Por Fernando Mendonça
1932 poderia figurar como um ano precoce para a adaptação de uma ópera no cinema, ao menos se desejada alguma identificação sonora com a peça original. É neste ano que Max Ophüls vem assinar o primeiro filme operístico bem sucedido da história (um nicho a contar com raros representantes em toda a sétima arte), trabalho que também permanece como uma relevante alteridade dentro de sua carreira. Assisti-lo com o conhecimento do que o realizador faria na maturidade — pois dado o absurdo esquecimento que o título sofreu, ele passou a ser procurado apenas por aqueles já familiares ao nome Ophüls — permite uma melhor compreensão não só em termos de carreira, mas até de concepção estética, de possibilidades que abracem o movimento da representação com carinhos distintos.
À menor observação de roteiro já percebemos estarem em A Noiva Vendida todo um arsenal de referências presente no filme-testamento do diretor (Lola Montès): o espetáculo circense, os picadeiros, a algazarra pública. Mas em nenhum momento é possível associar a visão de mundo nutrida em cada um destes filmes. Olhares distintos na trajetória de Ophüls, é curioso como saltam na superfície da tela as características que definem a posição de um homem diante da vida e da arte. De 1932 a 1955 todo um abismo de experiências, crenças e questionamentos que acentuam a coerente autodescoberta vivida pelo cinema de Ophüls com o correr dos tempos.

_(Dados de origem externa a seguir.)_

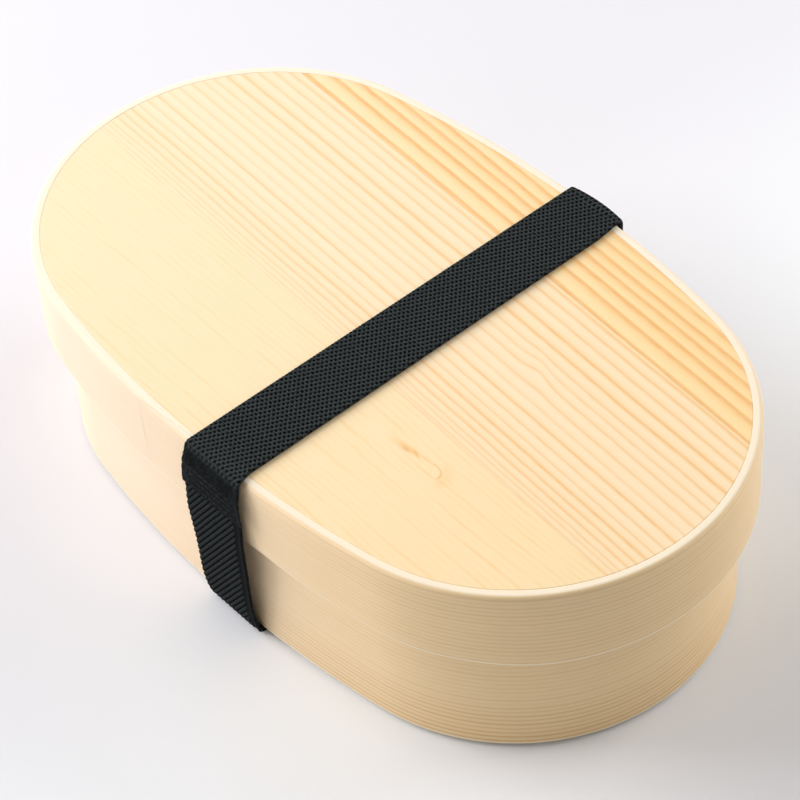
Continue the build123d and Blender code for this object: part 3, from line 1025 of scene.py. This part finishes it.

Primeiramente, a movimentação de A Noiva Vendida não seria brilhante se o fosse conseguida duas décadas depois. É natural o encantamento sentido por um jovem diretor que não se deixa calar pelas convenções de uma narrativa audiovisual (convenções estabelecidas e petrificadas em poucos anos de sonoridade), por isso encontrar o vigor com que Ophüls filma várias sequências, subvertendo o que fora potencialmente teatral, é reconhecer a inventividade de um esteta que era movido acima de tudo pela coragem. Da abertura que situa confusamente — o que é planejado e necessário — os personagens e os espaços da trama, aos últimos planos de frenética coreografia coletiva, temos aqui um cinema que precisa atropelar o tempo, impor-se como algo autônomo ao que é temporalmente externo ao quadro. Urgência que, por inúmeros cinemas, seria vencida nos anos 50.
Mas não é só na técnica que A Noiva Vendida se distancia de Lola Montès. Para além da mise en scène, e pelo que só pode ser provado através desta, há um notável deslocamento ideológico a respeito da ética artística. Nestes trabalhos de juventude, pelo menos em seus dois primeiros longas, Ophüls não encerra qualquer observação crítica (pois sim, ambos são extremamente sarcásticos) senão com uma nota de esperança, de inocente alegria. Entonação impossível para os filmes do futuro. Mesmo considerando a presença do elemento trágico como uma constante que se instaura cedo em sua obra (mais exatamente a partir do italiano A Senhora de Todos), é preciso admitir que em algum momento Ophüls adquiriu uma percepção mais amarga da humanidade, quase totalmente alheia ao A Noiva Vendida. Talvez por isso, vislumbrar sorrisos como os que abundam este filme seja tão doloroso quanto chorar em suas demais representações; por terem vindo depois na cronologia do espectador, eles já chegam pautados pela certeza de que são breves, ou mesmo impossíveis.